• I’m feeling like a broken record on pay for performance

    UPDATE: Edited cause I totally misread an indicator!

    This time it’s obstetric quality metrics. “Association Between Hospital-Level Obstetric Quality Indicators and Maternal and Neonatal Morbidity“:

    Importance  In an effort to improve the quality of care, several obstetric-specific quality measures are now monitored and publicly reported. The extent to which these measures are associated with maternal and neonatal morbidity is not known.

    Objective  To examine whether 2 Joint Commission obstetric quality indicators are associated with maternal and neonatal morbidity.

    Design, Setting, and Participants  Population-based observational study using linked New York City discharge and birth certificate data sets from 2010. All delivery hospitalizations were identified and 2 perinatal quality measures were calculated (elective, nonmedically indicated deliveries at 37 or more weeks of gestation and before 39 weeks of gestation; cesarean delivery performed in low-risk mothers). Published algorithms were used to identify severe maternal morbidity (delivery associated with a life-threatening complication or performance of a lifesaving procedure) and morbidity in term newborns without anomalies (births associated with complications such as birth trauma, hypoxia, and prolonged length of stay). Mixed-effects logistic regression models were used to examine the association between maternal morbidity, neonatal morbidity, and hospital-level quality measures while risk-adjusting for patient sociodemographic and clinical characteristics.

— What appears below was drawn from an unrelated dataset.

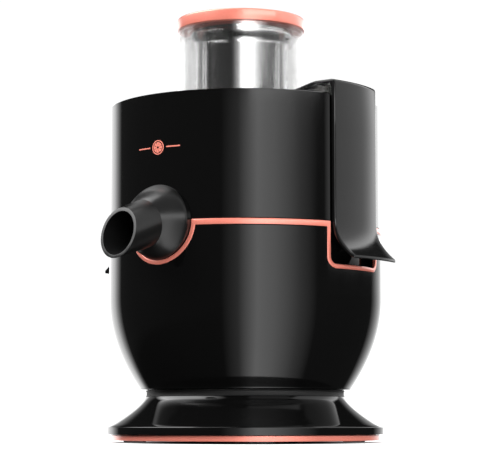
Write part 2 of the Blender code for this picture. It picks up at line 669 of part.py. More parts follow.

    Main Outcomes and Measures  Individual- and hospital-level maternal and neonatal morbidity.

    These researchers picked two perinatal quality measures. One was the percentage of deliveries that were elective before 39 weeks gestation. The other was c-sections for low-risk mothers. You want both to be low. Then they looked at both maternal and neonatal morbidity, and measured whether they were correlated with “quality”.

    Here’s neonatal morbidity:

    OB Mortality

    Quality is on the x-axis. Mortality is on the y-axis. Can you see a relationship? Cause I can’t. Neither could the statistics.  The quality measures “were not associated with severe maternal complications (risk ratio [RR], 1.00 [95% CI, 0.98-1.02] and RR, 0.99 [95% CI, 0.96-1.01], respectively) or neonatal morbidity (RR, 0.99 [95% CI, 0.97-1.01] and RR, 1.01 [95% CI, 0.99-1.03], respectively).”

    I don’t dislike the theory behind “pay for performance”. I just don’t think that the things we measure are often really “quality”. And the literature keeps making me feel like I’m right.